Amonium nitrat di kapal lantas diturunkan, dan disimpan di gudang besar Hangar 12.
Gudang besar itu menghadap jalan bebas hambatan yang menuju pusat kota Beirut.
Zat kimia tersebut merupakan bahan dasar untuk pupuk, dan bahan peledak.
Meski tidak berbau, zat ini perlu penanganan ekstra hati-hati.
Beberapa bulan kemudian, tepatnya pada 27 Juni 2014, kepala Bea Cukai Lebanon ketika itu, Shafik Merhi, mengirim surat kepada hakim yang tak disebutkan namanya, mohon petunjuk untuk penanganan zat kimia tersebut.
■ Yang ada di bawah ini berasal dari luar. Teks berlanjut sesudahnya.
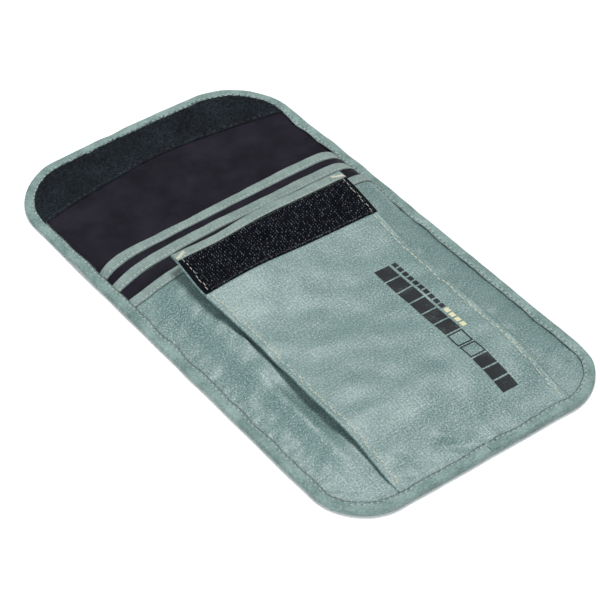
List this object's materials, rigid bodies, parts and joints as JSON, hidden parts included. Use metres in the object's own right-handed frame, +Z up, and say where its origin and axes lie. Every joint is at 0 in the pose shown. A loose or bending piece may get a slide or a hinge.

Namun, surat itu tak berbalas.

Pejabat Bea Cukai kemudian mengirim surat lagi, paling tidak sebanyak lima kali dalam kurun waktu tiga tahun, yakni pada 5 Desember 2014, 6 Mei 2015, 20 Mei 2016, 13 Oktober 2016, dan 27 Oktober 2017.
Dalam surat yang ditandai "urgent", Bea Cukai mengusulkan tiga opsi: amonium nitrat itu diekspor, diberikan kepada angkatan bersenjata Lebanon, atau dijual kepada perusahaan peledak milik swasta Lebanon.
Bagian dari surat itu berbunyi: "mengingat bahaya besar menyimpan barang itu di gudang dengan kondisi cuaca yang tak sesuai, kami kembali mendesak supaya barang itu diekspor kembali secepatnya demi keselamatan pelabuhan dan para pekerja, atau dijual kepada perusahaan peledak".
Lagi, lagi, surat itu tak dibalas sama sekali.
Tiga tahun kemudian dalam surat permohonan terakhir, 27 Oktober 2017, kepala Bea Cukai Lebanon yang baru, Badri Daher, kembali mohon petunjuk hakim tentang penanganan zat kimia itu.
Hasilnya, nihil. Amonium nitrat masih di gudang Hangar 12.
Akhirnya, terjadilah kekhawatiran itu pada Selasa, 4 Agustus 2020.
Presiden Lebanon Michel Aoun menyatakan bahwa kegagalan menangani amonium nitrat tersebut tak bisa diterima, dan berjanji akan memberi hukuman terberat bagi mereka yang bertanggung jawab atas masalah itu.
Tim penyelidik sudah dibentuk untuk menyelidiki kasus tersebut. Hasil temuannya diharapkan akan selesai dalam beberapa hari mendatang.
Penyebab ledakan itu memang masih belum jelas.

Ada sumber yang menyebut sumber ledakan dari kegiatan pengelasan di gudang itu, yang memicu reaksi dengan amonium nitrat.
Apapun penyebabnya, banyak orang Lebanon menuding akar masalahnya bersumber pada salah kelola negara yang sudah akut.
Salah kelola negara itu terjadi akibat sistem politik korup yang dibangun dari pembagian kekuasaan berdasarkan golongan, bukan berdasarkan prestasi, kapasitas, dan kapabilitas.
Pemerintahan negeri berpenduduk sekitar 7 juta orang itu diatur berdasarkan komposisi golongan: Kristen, Islam, Syiah, dan lainnya.
Pengaturan itu terjadi setelah negeri itu dicabik-cabik perang saudara yang berlangsung dari 1975 sampai 1990.
Perang antargolongan itu diperkirakan menewaskan 120.000 orang.
Itulah pula sebab mengapa pasukan perdamaian PBB, termasuk dari TNI, masih menjaga perdamaian di Lebanon.